-- Begin --

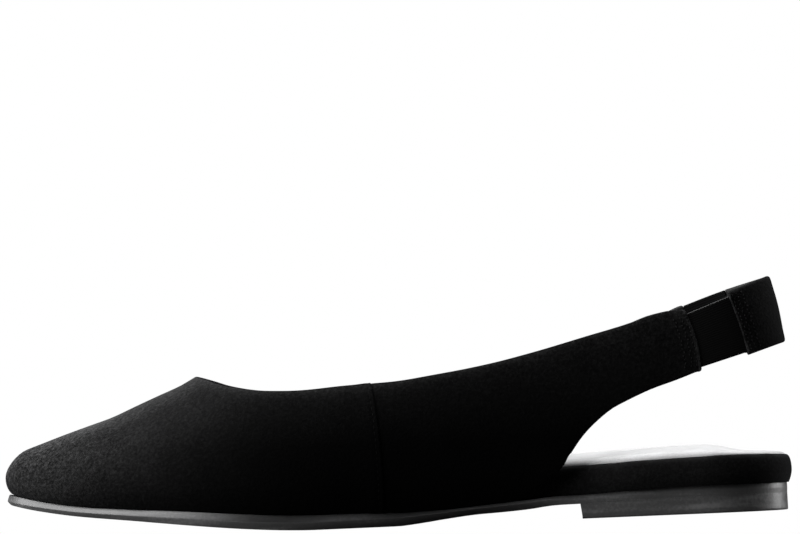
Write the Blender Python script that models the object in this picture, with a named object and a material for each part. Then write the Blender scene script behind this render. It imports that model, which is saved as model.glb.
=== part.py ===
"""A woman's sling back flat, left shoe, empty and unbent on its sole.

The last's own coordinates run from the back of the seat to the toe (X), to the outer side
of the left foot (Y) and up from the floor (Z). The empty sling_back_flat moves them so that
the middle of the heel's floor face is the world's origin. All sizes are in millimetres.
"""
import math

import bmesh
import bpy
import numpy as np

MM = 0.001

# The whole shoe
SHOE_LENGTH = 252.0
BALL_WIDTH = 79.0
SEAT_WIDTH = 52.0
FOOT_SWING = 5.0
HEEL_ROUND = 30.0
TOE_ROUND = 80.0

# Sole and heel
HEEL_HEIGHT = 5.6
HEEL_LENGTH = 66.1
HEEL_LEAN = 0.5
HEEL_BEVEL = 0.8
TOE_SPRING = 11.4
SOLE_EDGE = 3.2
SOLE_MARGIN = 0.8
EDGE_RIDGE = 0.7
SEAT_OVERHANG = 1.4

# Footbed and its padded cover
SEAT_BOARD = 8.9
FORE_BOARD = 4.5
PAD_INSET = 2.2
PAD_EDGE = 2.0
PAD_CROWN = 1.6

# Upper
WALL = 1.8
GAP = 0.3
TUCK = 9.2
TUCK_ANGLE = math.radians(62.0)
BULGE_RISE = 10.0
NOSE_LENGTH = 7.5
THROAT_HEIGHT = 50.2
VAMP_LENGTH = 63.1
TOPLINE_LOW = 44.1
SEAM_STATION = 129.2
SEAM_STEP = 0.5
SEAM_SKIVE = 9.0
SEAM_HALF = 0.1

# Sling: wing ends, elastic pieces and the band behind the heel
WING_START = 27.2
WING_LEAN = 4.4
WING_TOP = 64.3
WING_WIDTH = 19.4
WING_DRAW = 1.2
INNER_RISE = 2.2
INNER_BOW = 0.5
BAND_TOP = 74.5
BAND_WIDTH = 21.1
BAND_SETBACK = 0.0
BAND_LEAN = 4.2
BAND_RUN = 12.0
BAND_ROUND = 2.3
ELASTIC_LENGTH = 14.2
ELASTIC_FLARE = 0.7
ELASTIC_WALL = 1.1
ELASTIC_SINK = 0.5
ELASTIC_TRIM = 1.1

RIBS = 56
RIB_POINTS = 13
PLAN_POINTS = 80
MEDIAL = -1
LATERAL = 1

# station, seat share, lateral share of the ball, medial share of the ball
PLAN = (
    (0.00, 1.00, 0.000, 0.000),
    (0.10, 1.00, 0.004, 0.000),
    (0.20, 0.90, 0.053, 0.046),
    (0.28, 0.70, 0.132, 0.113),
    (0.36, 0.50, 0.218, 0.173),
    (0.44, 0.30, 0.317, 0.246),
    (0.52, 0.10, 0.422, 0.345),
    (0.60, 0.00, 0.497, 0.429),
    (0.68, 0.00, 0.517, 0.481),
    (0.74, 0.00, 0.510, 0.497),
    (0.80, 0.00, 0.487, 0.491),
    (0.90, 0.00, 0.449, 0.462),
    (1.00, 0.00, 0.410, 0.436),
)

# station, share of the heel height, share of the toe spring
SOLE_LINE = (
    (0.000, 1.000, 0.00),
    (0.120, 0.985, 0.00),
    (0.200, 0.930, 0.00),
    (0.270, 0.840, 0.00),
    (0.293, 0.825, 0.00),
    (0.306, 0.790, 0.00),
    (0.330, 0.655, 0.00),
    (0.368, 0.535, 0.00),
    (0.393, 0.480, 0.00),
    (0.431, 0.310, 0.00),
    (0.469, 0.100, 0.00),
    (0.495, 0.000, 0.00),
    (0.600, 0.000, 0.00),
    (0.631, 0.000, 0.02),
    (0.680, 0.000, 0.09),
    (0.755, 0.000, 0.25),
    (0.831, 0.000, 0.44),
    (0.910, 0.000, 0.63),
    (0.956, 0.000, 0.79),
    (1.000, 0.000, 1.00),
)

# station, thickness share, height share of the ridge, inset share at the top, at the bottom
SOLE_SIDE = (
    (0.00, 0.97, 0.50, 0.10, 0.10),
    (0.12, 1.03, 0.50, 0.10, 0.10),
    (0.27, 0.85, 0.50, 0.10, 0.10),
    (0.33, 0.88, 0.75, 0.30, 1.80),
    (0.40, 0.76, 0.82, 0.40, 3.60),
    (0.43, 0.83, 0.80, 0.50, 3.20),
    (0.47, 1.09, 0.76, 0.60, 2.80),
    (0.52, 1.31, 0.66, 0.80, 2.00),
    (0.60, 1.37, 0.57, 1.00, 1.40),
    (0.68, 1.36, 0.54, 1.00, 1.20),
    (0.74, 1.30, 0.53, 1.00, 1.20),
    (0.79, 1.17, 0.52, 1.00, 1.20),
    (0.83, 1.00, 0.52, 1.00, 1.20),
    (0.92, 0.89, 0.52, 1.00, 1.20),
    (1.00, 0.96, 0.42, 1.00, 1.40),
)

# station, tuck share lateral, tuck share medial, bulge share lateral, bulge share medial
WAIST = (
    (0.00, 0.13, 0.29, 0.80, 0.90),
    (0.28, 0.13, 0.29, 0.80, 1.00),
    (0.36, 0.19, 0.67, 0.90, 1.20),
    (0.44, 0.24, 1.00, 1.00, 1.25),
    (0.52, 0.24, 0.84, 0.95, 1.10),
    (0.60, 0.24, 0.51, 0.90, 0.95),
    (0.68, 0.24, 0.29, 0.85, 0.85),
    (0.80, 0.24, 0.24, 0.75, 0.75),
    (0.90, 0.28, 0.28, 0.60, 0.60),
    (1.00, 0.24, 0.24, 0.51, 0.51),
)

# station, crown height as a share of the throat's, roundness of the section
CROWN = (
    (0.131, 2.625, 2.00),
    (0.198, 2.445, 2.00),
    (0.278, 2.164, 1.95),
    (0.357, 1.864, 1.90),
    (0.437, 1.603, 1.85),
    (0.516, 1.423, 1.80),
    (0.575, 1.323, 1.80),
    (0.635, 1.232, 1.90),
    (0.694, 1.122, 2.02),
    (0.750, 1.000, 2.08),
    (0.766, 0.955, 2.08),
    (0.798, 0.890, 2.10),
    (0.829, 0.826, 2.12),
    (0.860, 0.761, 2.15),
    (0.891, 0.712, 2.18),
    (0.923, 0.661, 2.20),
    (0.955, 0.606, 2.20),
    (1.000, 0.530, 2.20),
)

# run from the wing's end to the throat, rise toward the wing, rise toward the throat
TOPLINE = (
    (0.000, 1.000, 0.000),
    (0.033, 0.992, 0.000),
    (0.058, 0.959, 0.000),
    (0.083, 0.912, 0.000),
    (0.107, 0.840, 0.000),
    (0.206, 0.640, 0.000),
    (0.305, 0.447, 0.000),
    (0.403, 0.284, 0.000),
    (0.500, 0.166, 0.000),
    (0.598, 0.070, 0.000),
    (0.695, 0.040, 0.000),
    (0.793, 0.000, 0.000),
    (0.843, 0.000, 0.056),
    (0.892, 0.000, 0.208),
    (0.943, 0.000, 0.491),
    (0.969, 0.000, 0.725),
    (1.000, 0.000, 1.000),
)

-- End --

Task. Copy out the material above in its entirety. Every detail must match.

Solution.
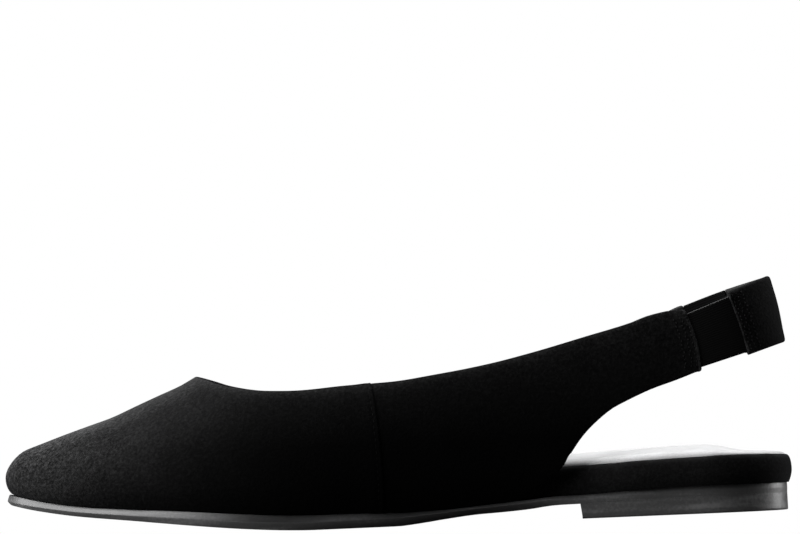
Write the Blender Python script that models the object in this picture, with a named object and a material for each part. Then write the Blender scene script behind this render. It imports that model, which is saved as model.glb.
=== part.py ===
"""A woman's sling back flat, left shoe, empty and unbent on its sole.

The last's own coordinates run from the back of the seat to the toe (X), to the outer side
of the left foot (Y) and up from the floor (Z). The empty sling_back_flat moves them so that
the middle of the heel's floor face is the world's origin. All sizes are in millimetres.
"""
import math

import bmesh
import bpy
import numpy as np

MM = 0.001

# The whole shoe
SHOE_LENGTH = 252.0
BALL_WIDTH = 79.0
SEAT_WIDTH = 52.0
FOOT_SWING = 5.0
HEEL_ROUND = 30.0
TOE_ROUND = 80.0

# Sole and heel
HEEL_HEIGHT = 5.6
HEEL_LENGTH = 66.1
HEEL_LEAN = 0.5
HEEL_BEVEL = 0.8
TOE_SPRING = 11.4
SOLE_EDGE = 3.2
SOLE_MARGIN = 0.8
EDGE_RIDGE = 0.7
SEAT_OVERHANG = 1.4

# Footbed and its padded cover
SEAT_BOARD = 8.9
FORE_BOARD = 4.5
PAD_INSET = 2.2
PAD_EDGE = 2.0
PAD_CROWN = 1.6

# Upper
WALL = 1.8
GAP = 0.3
TUCK = 9.2
TUCK_ANGLE = math.radians(62.0)
BULGE_RISE = 10.0
NOSE_LENGTH = 7.5
THROAT_HEIGHT = 50.2
VAMP_LENGTH = 63.1
TOPLINE_LOW = 44.1
SEAM_STATION = 129.2
SEAM_STEP = 0.5
SEAM_SKIVE = 9.0
SEAM_HALF = 0.1

# Sling: wing ends, elastic pieces and the band behind the heel
WING_START = 27.2
WING_LEAN = 4.4
WING_TOP = 64.3
WING_WIDTH = 19.4
WING_DRAW = 1.2
INNER_RISE = 2.2
INNER_BOW = 0.5
BAND_TOP = 74.5
BAND_WIDTH = 21.1
BAND_SETBACK = 0.0
BAND_LEAN = 4.2
BAND_RUN = 12.0
BAND_ROUND = 2.3
ELASTIC_LENGTH = 14.2
ELASTIC_FLARE = 0.7
ELASTIC_WALL = 1.1
ELASTIC_SINK = 0.5
ELASTIC_TRIM = 1.1

RIBS = 56
RIB_POINTS = 13
PLAN_POINTS = 80
MEDIAL = -1
LATERAL = 1

# station, seat share, lateral share of the ball, medial share of the ball
PLAN = (
    (0.00, 1.00, 0.000, 0.000),
    (0.10, 1.00, 0.004, 0.000),
    (0.20, 0.90, 0.053, 0.046),
    (0.28, 0.70, 0.132, 0.113),
    (0.36, 0.50, 0.218, 0.173),
    (0.44, 0.30, 0.317, 0.246),
    (0.52, 0.10, 0.422, 0.345),
    (0.60, 0.00, 0.497, 0.429),
    (0.68, 0.00, 0.517, 0.481),
    (0.74, 0.00, 0.510, 0.497),
    (0.80, 0.00, 0.487, 0.491),
    (0.90, 0.00, 0.449, 0.462),
    (1.00, 0.00, 0.410, 0.436),
)

# station, share of the heel height, share of the toe spring
SOLE_LINE = (
    (0.000, 1.000, 0.00),
    (0.120, 0.985, 0.00),
    (0.200, 0.930, 0.00),
    (0.270, 0.840, 0.00),
    (0.293, 0.825, 0.00),
    (0.306, 0.790, 0.00),
    (0.330, 0.655, 0.00),
    (0.368, 0.535, 0.00),
    (0.393, 0.480, 0.00),
    (0.431, 0.310, 0.00),
    (0.469, 0.100, 0.00),
    (0.495, 0.000, 0.00),
    (0.600, 0.000, 0.00),
    (0.631, 0.000, 0.02),
    (0.680, 0.000, 0.09),
    (0.755, 0.000, 0.25),
    (0.831, 0.000, 0.44),
    (0.910, 0.000, 0.63),
    (0.956, 0.000, 0.79),
    (1.000, 0.000, 1.00),
)

# station, thickness share, height share of the ridge, inset share at the top, at the bottom
SOLE_SIDE = (
    (0.00, 0.97, 0.50, 0.10, 0.10),
    (0.12, 1.03, 0.50, 0.10, 0.10),
    (0.27, 0.85, 0.50, 0.10, 0.10),
    (0.33, 0.88, 0.75, 0.30, 1.80),
    (0.40, 0.76, 0.82, 0.40, 3.60),
    (0.43, 0.83, 0.80, 0.50, 3.20),
    (0.47, 1.09, 0.76, 0.60, 2.80),
    (0.52, 1.31, 0.66, 0.80, 2.00),
    (0.60, 1.37, 0.57, 1.00, 1.40),
    (0.68, 1.36, 0.54, 1.00, 1.20),
    (0.74, 1.30, 0.53, 1.00, 1.20),
    (0.79, 1.17, 0.52, 1.00, 1.20),
    (0.83, 1.00, 0.52, 1.00, 1.20),
    (0.92, 0.89, 0.52, 1.00, 1.20),
    (1.00, 0.96, 0.42, 1.00, 1.40),
)

# station, tuck share lateral, tuck share medial, bulge share lateral, bulge share medial
WAIST = (
    (0.00, 0.13, 0.29, 0.80, 0.90),
    (0.28, 0.13, 0.29, 0.80, 1.00),
    (0.36, 0.19, 0.67, 0.90, 1.20),
    (0.44, 0.24, 1.00, 1.00, 1.25),
    (0.52, 0.24, 0.84, 0.95, 1.10),
    (0.60, 0.24, 0.51, 0.90, 0.95),
    (0.68, 0.24, 0.29, 0.85, 0.85),
    (0.80, 0.24, 0.24, 0.75, 0.75),
    (0.90, 0.28, 0.28, 0.60, 0.60),
    (1.00, 0.24, 0.24, 0.51, 0.51),
)

# station, crown height as a share of the throat's, roundness of the section
CROWN = (
    (0.131, 2.625, 2.00),
    (0.198, 2.445, 2.00),
    (0.278, 2.164, 1.95),
    (0.357, 1.864, 1.90),
    (0.437, 1.603, 1.85),
    (0.516, 1.423, 1.80),
    (0.575, 1.323, 1.80),
    (0.635, 1.232, 1.90),
    (0.694, 1.122, 2.02),
    (0.750, 1.000, 2.08),
    (0.766, 0.955, 2.08),
    (0.798, 0.890, 2.10),
    (0.829, 0.826, 2.12),
    (0.860, 0.761, 2.15),
    (0.891, 0.712, 2.18),
    (0.923, 0.661, 2.20),
    (0.955, 0.606, 2.20),
    (1.000, 0.530, 2.20),
)

# run from the wing's end to the throat, rise toward the wing, rise toward the throat
TOPLINE = (
    (0.000, 1.000, 0.000),
    (0.033, 0.992, 0.000),
    (0.058, 0.959, 0.000),
    (0.083, 0.912, 0.000),
    (0.107, 0.840, 0.000),
    (0.206, 0.640, 0.000),
    (0.305, 0.447, 0.000),
    (0.403, 0.284, 0.000),
    (0.500, 0.166, 0.000),
    (0.598, 0.070, 0.000),
    (0.695, 0.040, 0.000),
    (0.793, 0.000, 0.000),
    (0.843, 0.000, 0.056),
    (0.892, 0.000, 0.208),
    (0.943, 0.000, 0.491),
    (0.969, 0.000, 0.725),
    (1.000, 0.000, 1.000),
)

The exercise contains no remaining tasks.